Netflix « pas pressé » de s'établir en Chine
Il reste une question épineuse pour Netflix, celle du marché chinois. Celui-ci renferme plusieurs centaines de millions de clients potentiels pour le service de SVOD, une manne inespérée pour soutenir sa croissance, pour l'instant totalement inexploitée, à cause de ses particularités.
Pour s'établir dans l'empire du milieu, Netflix doit établir un partenariat avec un acteur local, par exemple sous la forme d'une coentreprise. Or de l'aveu de Reed Hastings, de nombreuses discussions sont en cours à ce sujet, mais le PDG de Netflix ne semble pas avoir trouvé chaussure à son pied et ne veut rien précipiter.
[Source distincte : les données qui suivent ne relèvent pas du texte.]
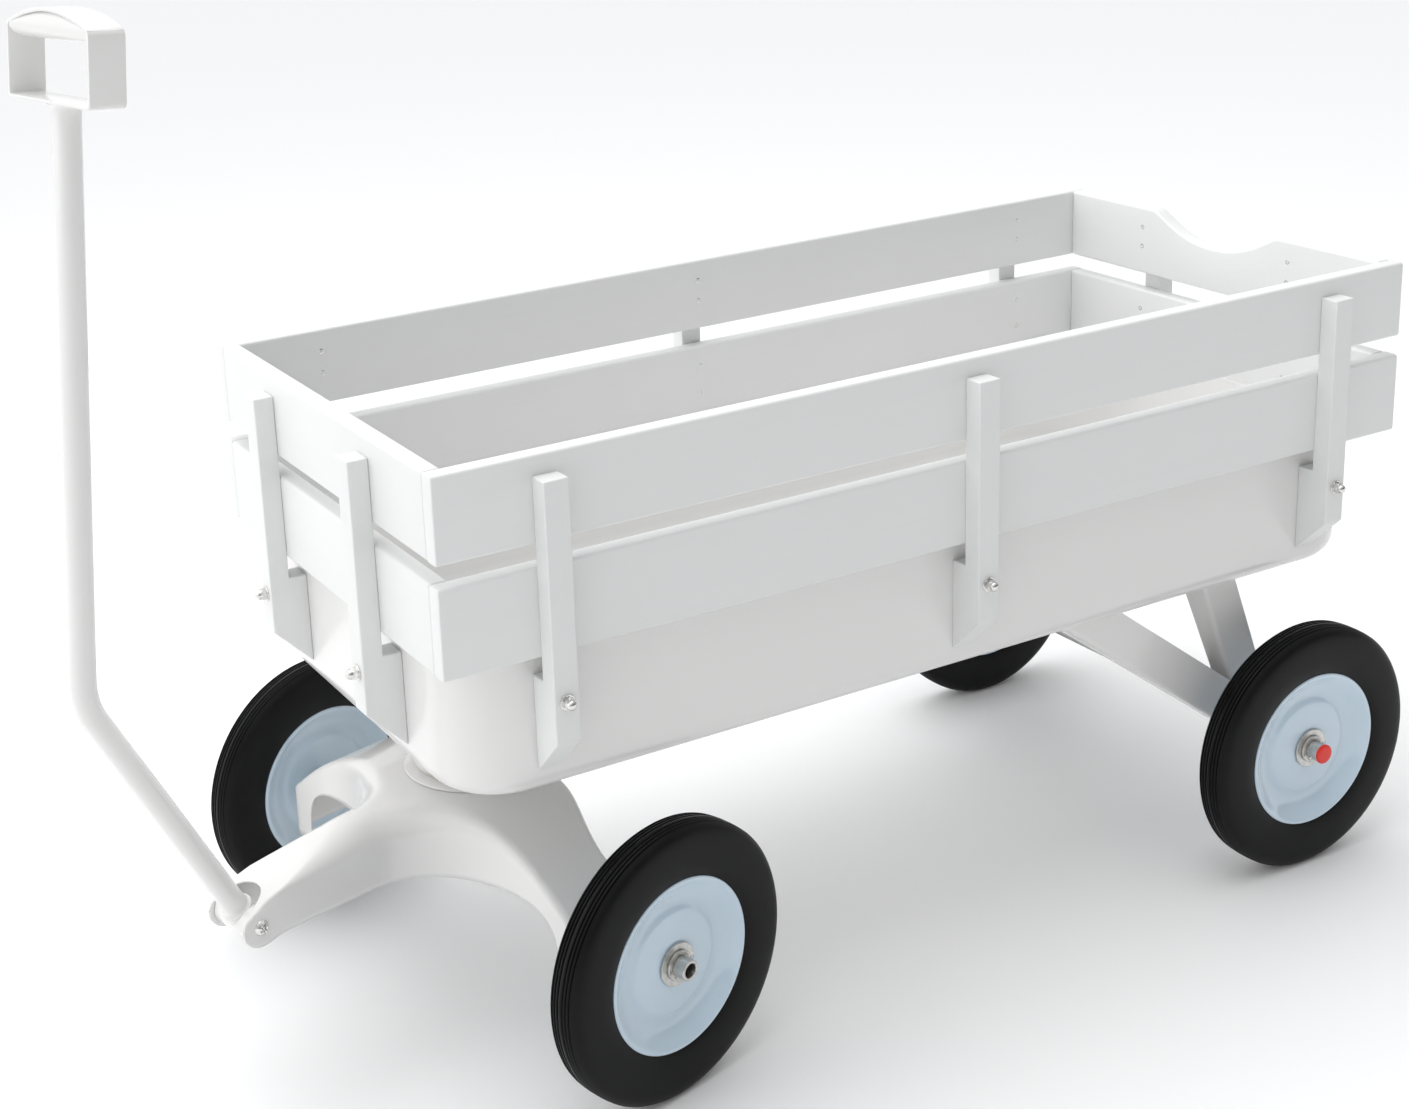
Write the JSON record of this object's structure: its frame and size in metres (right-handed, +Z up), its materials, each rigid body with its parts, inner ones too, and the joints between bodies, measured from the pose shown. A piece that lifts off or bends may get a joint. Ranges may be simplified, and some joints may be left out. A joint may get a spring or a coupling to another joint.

« Nous regardons cela sur le long terme. Les discussions peuvement prendre des années ou aboutir plus vite mais nous voulons prendre notre temps. L'exemple le plus clair reste celui de l'iPhone, où Apple a mis plusieurs années à obtenir les autorisations nécessaires, et aujourd'hui, c'est quand même un énorme marché pour eux », ajoute le dirigeant. « C'est comme cela que nous voyons les affaires, en regardant des décénies devant nous. Maintenant nous devons être patients, continuer de construire nos relations sur place, écouter et apprendre. Nous ne sommes pas pressés ».
À Wall Street, ces résultats ont été quoi qu'il en soit très bien accueilli, l'action Netflix profitant d'une hausse de 3,7 % en deux séances d'affilée. Le géant américain de la SVOD est désormais valorisé à près de 44 milliards de dollars, soit plus du double qu'un an plus tôt.